## WHAT YOU WILL DO
Return the lines exactly as they stand, from the first of the material through the line containing "return blend(tree, overhead, low, ceiling)".

++++++

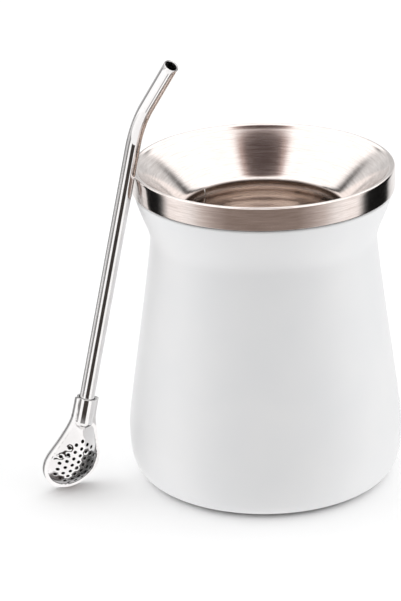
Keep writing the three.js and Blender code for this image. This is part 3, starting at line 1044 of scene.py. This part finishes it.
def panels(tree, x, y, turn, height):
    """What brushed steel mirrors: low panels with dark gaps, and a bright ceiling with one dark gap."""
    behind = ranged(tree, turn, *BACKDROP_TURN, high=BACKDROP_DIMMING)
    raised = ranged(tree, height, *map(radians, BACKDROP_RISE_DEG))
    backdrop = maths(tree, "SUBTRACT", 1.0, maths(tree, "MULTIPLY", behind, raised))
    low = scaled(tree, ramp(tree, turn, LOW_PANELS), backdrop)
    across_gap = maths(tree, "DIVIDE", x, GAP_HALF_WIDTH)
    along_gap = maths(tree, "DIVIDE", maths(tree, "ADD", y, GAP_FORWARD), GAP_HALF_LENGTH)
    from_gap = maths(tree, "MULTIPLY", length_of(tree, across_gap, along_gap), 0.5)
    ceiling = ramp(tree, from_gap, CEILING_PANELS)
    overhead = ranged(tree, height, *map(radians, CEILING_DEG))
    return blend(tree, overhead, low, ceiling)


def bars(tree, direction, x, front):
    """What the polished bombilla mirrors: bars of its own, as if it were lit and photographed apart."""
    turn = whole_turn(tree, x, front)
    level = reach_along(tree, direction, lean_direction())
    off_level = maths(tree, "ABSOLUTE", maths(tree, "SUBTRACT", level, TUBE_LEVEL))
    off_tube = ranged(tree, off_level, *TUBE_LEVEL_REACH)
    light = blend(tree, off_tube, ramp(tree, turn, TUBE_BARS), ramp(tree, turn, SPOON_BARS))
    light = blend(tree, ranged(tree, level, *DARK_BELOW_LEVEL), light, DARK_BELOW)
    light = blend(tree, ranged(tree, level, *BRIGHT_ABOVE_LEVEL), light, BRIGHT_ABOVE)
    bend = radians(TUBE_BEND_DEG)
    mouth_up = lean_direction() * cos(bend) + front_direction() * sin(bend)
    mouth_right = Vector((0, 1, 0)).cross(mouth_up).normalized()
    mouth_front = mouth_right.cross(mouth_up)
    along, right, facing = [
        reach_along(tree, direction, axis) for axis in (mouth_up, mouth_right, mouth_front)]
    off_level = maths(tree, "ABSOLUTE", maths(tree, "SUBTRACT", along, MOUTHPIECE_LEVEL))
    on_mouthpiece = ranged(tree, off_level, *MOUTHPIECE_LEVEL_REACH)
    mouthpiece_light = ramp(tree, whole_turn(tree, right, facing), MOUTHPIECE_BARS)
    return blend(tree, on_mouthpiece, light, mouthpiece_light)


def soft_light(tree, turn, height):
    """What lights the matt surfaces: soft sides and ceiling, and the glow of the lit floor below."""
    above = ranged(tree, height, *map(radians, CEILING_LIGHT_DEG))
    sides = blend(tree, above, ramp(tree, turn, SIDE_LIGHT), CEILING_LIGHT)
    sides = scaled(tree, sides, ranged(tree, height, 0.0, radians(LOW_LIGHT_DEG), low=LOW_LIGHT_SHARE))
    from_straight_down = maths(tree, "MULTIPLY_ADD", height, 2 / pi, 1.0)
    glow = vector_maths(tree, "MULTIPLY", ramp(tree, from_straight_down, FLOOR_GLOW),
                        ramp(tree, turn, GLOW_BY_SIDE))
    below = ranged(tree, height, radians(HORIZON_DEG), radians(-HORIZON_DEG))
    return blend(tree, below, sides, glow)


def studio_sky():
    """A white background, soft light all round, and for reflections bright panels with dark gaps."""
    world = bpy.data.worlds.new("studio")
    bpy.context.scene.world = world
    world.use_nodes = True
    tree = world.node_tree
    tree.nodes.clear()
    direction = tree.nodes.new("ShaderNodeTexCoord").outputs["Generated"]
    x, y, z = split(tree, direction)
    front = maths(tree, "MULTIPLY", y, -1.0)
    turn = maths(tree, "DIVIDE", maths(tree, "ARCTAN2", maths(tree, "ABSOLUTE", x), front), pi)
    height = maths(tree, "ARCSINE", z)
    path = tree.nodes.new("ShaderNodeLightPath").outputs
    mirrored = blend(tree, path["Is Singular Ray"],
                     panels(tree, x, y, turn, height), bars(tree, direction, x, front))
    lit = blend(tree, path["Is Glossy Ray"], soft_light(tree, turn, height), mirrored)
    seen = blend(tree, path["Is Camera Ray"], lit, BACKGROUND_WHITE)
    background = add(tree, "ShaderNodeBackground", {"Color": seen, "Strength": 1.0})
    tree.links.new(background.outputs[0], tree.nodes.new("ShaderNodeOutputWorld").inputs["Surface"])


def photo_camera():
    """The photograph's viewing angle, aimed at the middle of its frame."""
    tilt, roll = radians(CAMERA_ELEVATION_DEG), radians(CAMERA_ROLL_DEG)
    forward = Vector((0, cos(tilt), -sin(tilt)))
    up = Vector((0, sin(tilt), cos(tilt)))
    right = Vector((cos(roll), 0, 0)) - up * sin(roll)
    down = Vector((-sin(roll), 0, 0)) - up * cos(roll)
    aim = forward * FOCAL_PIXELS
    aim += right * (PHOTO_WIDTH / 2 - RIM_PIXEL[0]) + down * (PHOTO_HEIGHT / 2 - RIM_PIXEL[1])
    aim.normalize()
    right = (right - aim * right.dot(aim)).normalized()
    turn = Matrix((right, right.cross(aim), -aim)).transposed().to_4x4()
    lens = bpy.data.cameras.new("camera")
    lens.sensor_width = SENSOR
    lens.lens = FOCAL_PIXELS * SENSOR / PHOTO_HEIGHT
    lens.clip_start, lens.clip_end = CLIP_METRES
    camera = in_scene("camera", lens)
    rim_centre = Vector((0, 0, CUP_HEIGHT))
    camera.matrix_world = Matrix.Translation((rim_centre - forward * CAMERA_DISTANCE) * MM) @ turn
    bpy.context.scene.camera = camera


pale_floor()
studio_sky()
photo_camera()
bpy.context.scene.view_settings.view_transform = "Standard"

++++++

## EXERCISE ANSWER
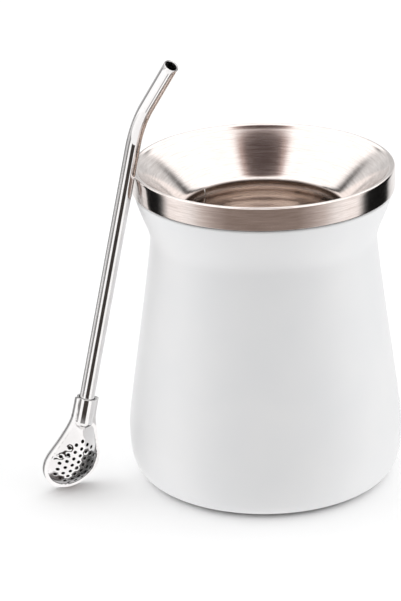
Keep writing the three.js and Blender code for this image. This is part 3, starting at line 1044 of scene.py. This part finishes it.
def panels(tree, x, y, turn, height):
    """What brushed steel mirrors: low panels with dark gaps, and a bright ceiling with one dark gap."""
    behind = ranged(tree, turn, *BACKDROP_TURN, high=BACKDROP_DIMMING)
    raised = ranged(tree, height, *map(radians, BACKDROP_RISE_DEG))
    backdrop = maths(tree, "SUBTRACT", 1.0, maths(tree, "MULTIPLY", behind, raised))
    low = scaled(tree, ramp(tree, turn, LOW_PANELS), backdrop)
    across_gap = maths(tree, "DIVIDE", x, GAP_HALF_WIDTH)
    along_gap = maths(tree, "DIVIDE", maths(tree, "ADD", y, GAP_FORWARD), GAP_HALF_LENGTH)
    from_gap = maths(tree, "MULTIPLY", length_of(tree, across_gap, along_gap), 0.5)
    ceiling = ramp(tree, from_gap, CEILING_PANELS)
    overhead = ranged(tree, height, *map(radians, CEILING_DEG))
    return blend(tree, overhead, low, ceiling)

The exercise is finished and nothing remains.